Would that be ok? I mean AZB is an endless source of good content when it comes to how to play the game. I can rip-off whole discussions and repackage them if I like.
To answer the original question though, you are certainly allowed to write a book, create a video or whatever you want based on your interpretation of knowledge. Stan Shuffet cannot patent or otherwise protect a way to aim. No one can any more than you can patent a way to jump in the air or run down the street.
So you can get his video and study the technique and make your own video if you like. What you cannot legally do is copy the script, you can't copy the layout, can't copy the graphics, and so on. You can do it your way, not the way they did it. If your work is substantially similar to the work of someone else's copyrighted work then it's likely to be deemed an infringement.
I can't make a book that is filled with content scraped from Dr.
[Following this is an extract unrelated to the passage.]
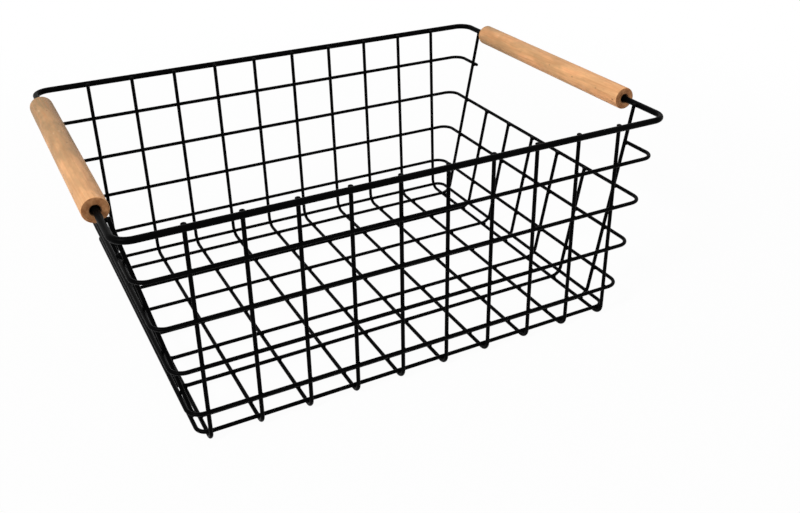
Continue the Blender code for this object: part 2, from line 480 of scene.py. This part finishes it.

Dave's website with just little one line contributions of my own in between passages. Nor can I make a website using his videos where I charge for the viewing. I am not sure how he would feel about a non-profit instructional website that embedded all his videos and surrounded them with their own original content but I can't imagine that he would like it.
Nor would I think that he would like it if I wrote a book called Pool Principles and used his videos to support the content of my book.
The WHOLE thing with Dave is that he has TAKEN content from others and put it on his site without asking for permission which is I guess on some level fair use but when asked to take it down he refuses to comply and so makes himself into a sort of person that is unfriendly to other instructors needlessly.
So the net result is that some other instructors have stopped creating content for the web. They simply refuse to talk about certain subjects openly, they refuse to create illustrations and videos.
THIS is the problem as I see it.
Sure, Dave's body of work so far is tremendously helpful and interesting. The conflict comes where he refuses to play well with others and uses his website as a bit of a bully pulpit from which to ridicule the efforts of others on the aiming system debates.
Were he to try to cooperate instead of ridicule then I think he would not have a single detractor on any pool forum anywhere.
In my opinion.
Great post John. +1. When asked to remove it publicly on more than one occasion it was never removed.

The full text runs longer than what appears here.